The majority of sole proprietorship are found in the wholesale, retail, service and construction
industries.
Typically, the proprietor along with a few employees runs the business. He raises capital from
personal resources or by borrowing and is responsible for all business decisions. The sole
proprietor has unlimited liability, towards creditors not restricted to the amount originally
invested. The key strengths and weaknesses of sole proprietorship are given in Table 1.3.
Partnership
A partnership firm is a business run by two or more persons for profit. Partnership accounts for
the next majority of business and they are typically larger than sole proprietorship. Finance,
legal and real estate firms often have large number of partners.
Most partnerships are established by a written contract known as 'Deed of Partnership'. In
partnership, all partners have unlimited liability for all the debts of the partnership. The strengths
and weaknesses or partnerships are summarized in Table 1.3.
Did u know? Which is the governing act for partnership in India?
In India, partnership is governed by the Partnership Act, 1932.
Company Form
A company form of business is a legal entity, separated from the owners, with perpetual succession.
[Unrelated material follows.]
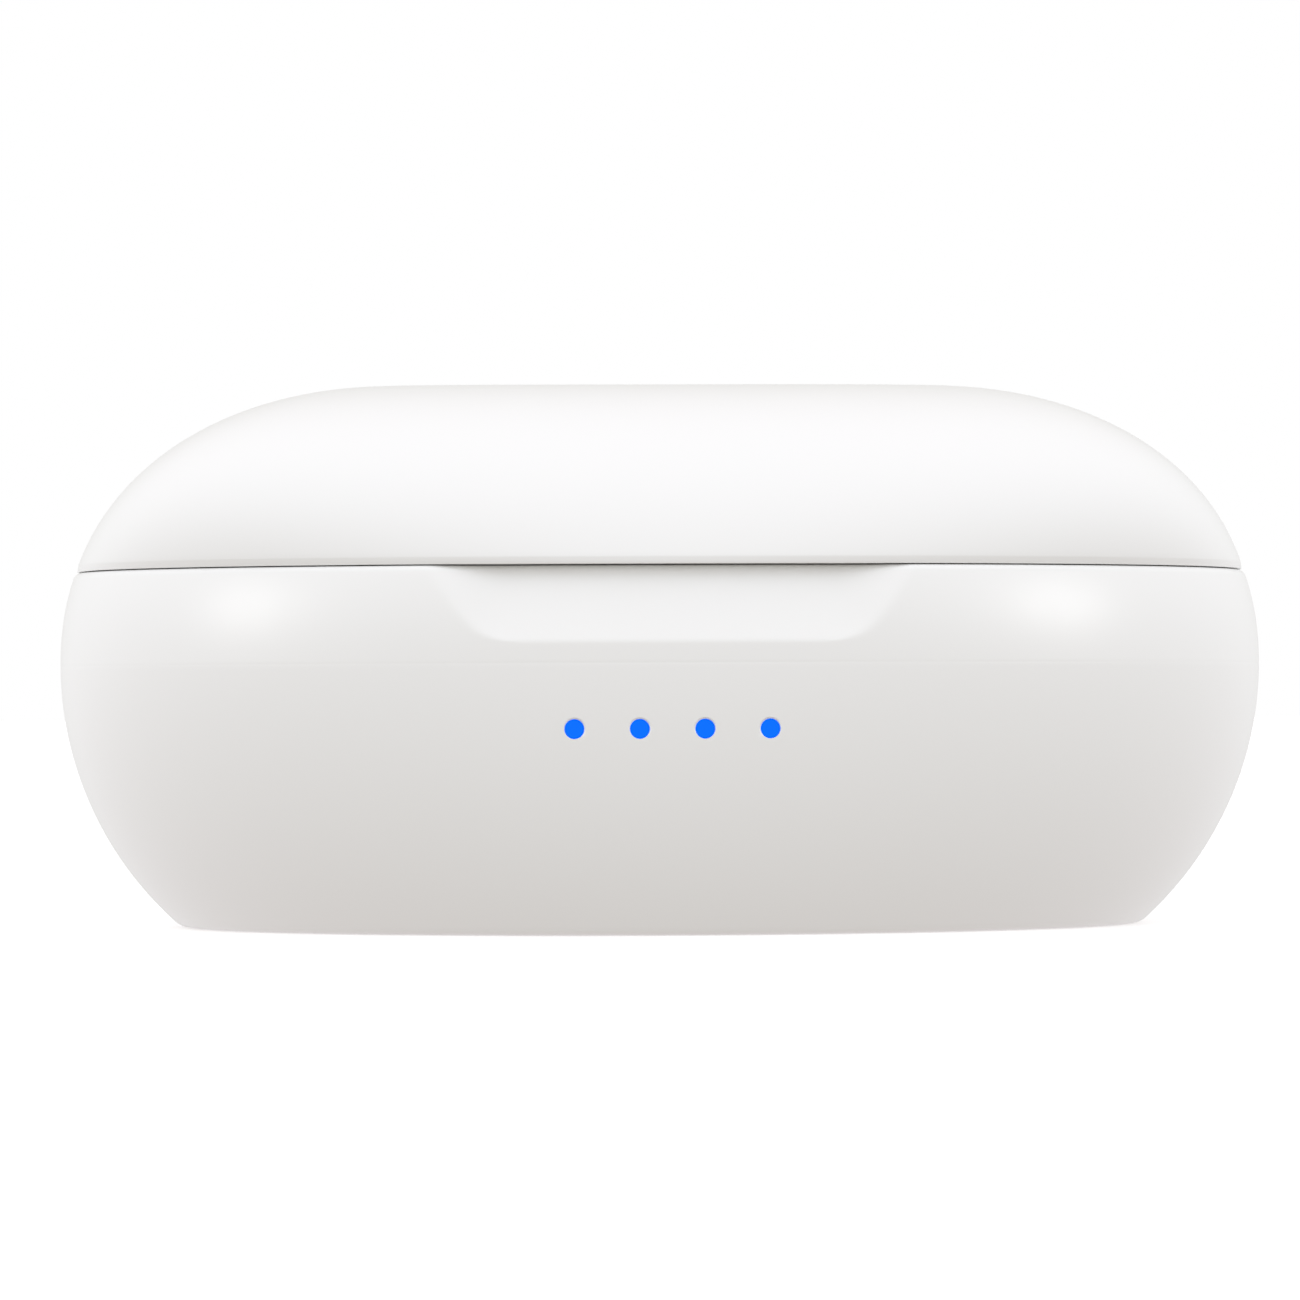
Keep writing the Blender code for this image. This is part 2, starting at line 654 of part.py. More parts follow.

Just like an individual, the company can sue and be sued, make and be party to contracts and
acquire property in its own name. The company form of organization is the dominant form of
business organization in terms of receipts and profits. Although, corporations are involved in
all types of business, manufacturing corporation account for the largest portion of corporate
business receipts and net profits. The key strengths and weaknesses of corporate form are
summarized in Table 1.3.
The owners of the company are its shareholders, whose ownership is evidenced by either
common shares or preference shares. Shareholders get a return by receiving dividends i.e.,
periodic distribution of earnings or gains through increase in share price. The owner's liability
is limited to the amount paid on their shares. Shareholder elects the Board of Directors through
vote. The Board of Directors has the ultimate authority in running the organization including
making the general policy.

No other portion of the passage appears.